The real estate market faces acute challenges, including high investment barriers, limited liquidity, and accessibility constraints for individual investors, and international investor accessing the U.S. market.
High unit values in real estate create a significant barrier for potential investors. Traditional real estate investing often requires substantial capital commitments, making it inaccessible for many individuals. With residential property prices starting around $50,000 and luxury or commercial units valued in the millions, these high investment thresholds deter those who lack the resources or are unwilling to allocate such large sums to a single investment opportunity.
Fractional ownership allows multiple investors to co-own a property, reducing the individual financial burden and enabling smaller investment sizes. However, the traditional real estate market offers few opportunities for such ownership structures. While REITs (Real Estate Investment Trusts) provide one solution, they are often constrained by stringent legal and regulatory frameworks, limiting their accessibility and appeal to a broader investor base.

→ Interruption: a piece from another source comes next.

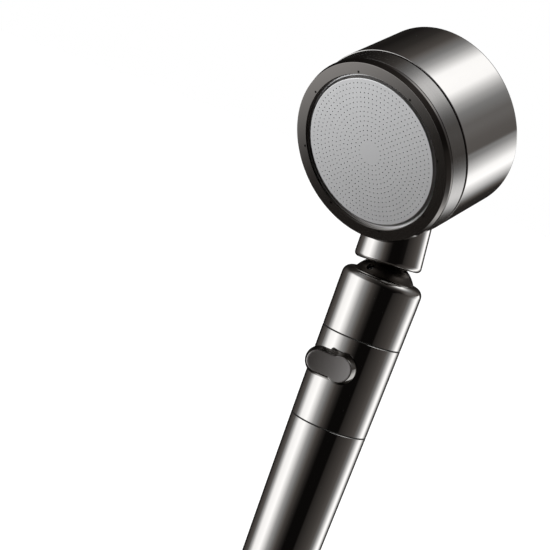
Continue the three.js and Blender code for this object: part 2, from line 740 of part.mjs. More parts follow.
const joint = new THREE.Group();
joint.position.z = BALL.height;
showerHead.add(joint);
buildSeats(joint);

const leaning = new THREE.Group();
leaning.rotation.y = NECK_LEAN;
joint.add(leaning);
buildBall(leaning);

const neck = new THREE.Group();
neck.rotation.z = NECK_YAW;
leaning.add(neck);

const face = new THREE.Group();
face.rotation.x = SPRAY_DIP - Math.PI / 2;
face.position.set(
  0,
  -CROSSING.depth * Math.cos(SPRAY_DIP),
  CROSSING.neckReach - CROSSING.depth * Math.sin(SPRAY_DIP),
);
face.updateMatrix();
neck.add(face);
add(neck, 'neck_socket', neckSocket(face.matrix), MATERIAL.polished);
buildHead(face);

export default showerHead;
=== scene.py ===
"""The looks of the handheld shower head: fine turned shells, finishes, studio and camera.

Shapes are drawn in millimetres in the frame of the group that they belong to, as the CAD draws
them, and stored in metres.
"""

import json
import math

import bmesh
import bpy
from mathutils import Matrix, Vector
from mathutils.geometry import delaunay_2d_cdt


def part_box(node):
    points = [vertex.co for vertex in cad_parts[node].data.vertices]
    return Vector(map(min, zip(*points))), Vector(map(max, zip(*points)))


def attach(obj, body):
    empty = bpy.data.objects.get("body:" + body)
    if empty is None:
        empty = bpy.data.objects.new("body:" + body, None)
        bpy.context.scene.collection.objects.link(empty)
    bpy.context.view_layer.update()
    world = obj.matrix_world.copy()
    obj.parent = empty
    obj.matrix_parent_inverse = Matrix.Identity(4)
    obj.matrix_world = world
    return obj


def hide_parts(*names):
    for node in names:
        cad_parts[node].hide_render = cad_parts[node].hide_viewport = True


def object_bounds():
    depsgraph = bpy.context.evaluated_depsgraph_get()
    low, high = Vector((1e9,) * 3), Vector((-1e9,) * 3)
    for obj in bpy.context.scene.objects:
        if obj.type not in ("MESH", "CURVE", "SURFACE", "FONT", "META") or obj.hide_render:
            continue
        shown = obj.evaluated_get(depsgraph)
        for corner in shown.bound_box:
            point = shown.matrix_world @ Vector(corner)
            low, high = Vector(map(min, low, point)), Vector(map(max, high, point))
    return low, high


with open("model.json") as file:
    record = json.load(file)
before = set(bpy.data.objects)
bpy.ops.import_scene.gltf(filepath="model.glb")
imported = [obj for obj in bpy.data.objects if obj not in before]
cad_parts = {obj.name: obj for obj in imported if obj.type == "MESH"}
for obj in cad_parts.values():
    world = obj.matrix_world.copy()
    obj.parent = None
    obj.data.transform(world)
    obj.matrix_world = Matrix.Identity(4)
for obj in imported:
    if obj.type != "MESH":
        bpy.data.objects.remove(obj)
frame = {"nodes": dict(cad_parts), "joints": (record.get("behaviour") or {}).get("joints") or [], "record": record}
cad_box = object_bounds()

# ---------------------------------------------------------------- frames and sizes

MM = 0.001
TINY = 1e-6
DRUM_SIDES = 256  # how many sides a turned piece has, from the drum down to a small rod
FINE = 192
MEDIUM = 96
SMALL = 48

JOINTS = {joint["name"]: joint for joint in frame["joints"]}
NECK_YAW = math.radians(1)
SPRAY_DIP = math.radians(30)
NECK_REACH = 75.5
HEAD_DEPTH = 42.2


def turn(axis, angle):
    return Matrix.Rotation(angle, 4, axis)


def shift(x, y, z):
    return Matrix.Translation((x * MM, y * MM, z * MM))


def ball_frame():
    """The ball's centre, with Z along the neck."""
    axis = JOINTS["head_spin"]["axis"]
    centre = Matrix.Translation(JOINTS["head_tilt"]["pos_m"])
    return centre @ turn("Y", math.atan2(axis[0], axis[2]))


def face_frame():
    """The middle of the spray face, with Z into the drum."""
    offset = shift(
        0,
        -HEAD_DEPTH * math.cos(SPRAY_DIP),
        NECK_REACH - HEAD_DEPTH * math.sin(SPRAY_DIP),
    )
    return neck_frame() @ offset @ turn("X", SPRAY_DIP - math.pi / 2)


def neck_frame():
    """The ball's frame, turned to the drum's own heading."""
    return ball_frame() @ turn("Z", NECK_YAW)


def valve_frame():
    """The valve's centre, with Z out of the handle along the lever's axis."""
    axis = JOINTS["stop_lever_turn"]["axis"]
    centre = Matrix.Translation(JOINTS["stop_lever_turn"]["pos_m"])
    return centre @ turn("Z", math.atan2(axis[0], -axis[1])) @ turn("X", math.pi / 2)


HANDLE = Matrix.Identity(4)
BALL = ball_frame()
NECK = neck_frame()
FACE = face_frame()
VALVE = valve_frame()

BALL_HEIGHT = JOINTS["head_tilt"]["pos_m"][2] / MM
HANDLE_BOTTOM = 14
HANDLE_TOP = BALL_HEIGHT + 7.2
HANDLE_FOOT_RADIUS = 15.7
HANDLE_WIDENING = 2.25
HANDLE_BELLY = 1.0
LOWER_SEAM = 86.8
UPPER_SEAM = 127.1
SEAM_HALF = 0.25
SEAM_CHAMFER = 0.1
WALL = 1.3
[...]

The real estate market is notoriously illiquid, with selling properties often being a lengthy and complex process. High unit values and extended transaction timelines further deter investor interest, creating significant barriers to entry. These challenges not only limit opportunities for investors but also pose obstacles for property managers and construction companies seeking to optimize their portfolios and cash flow.
Real estate sales agencies often charge commissions as high as 10%, adding substantial costs to transactions. Despite these fees, property managers are still required to invest time and resources into marketing individual units, further eroding profit margins and reducing overall returns.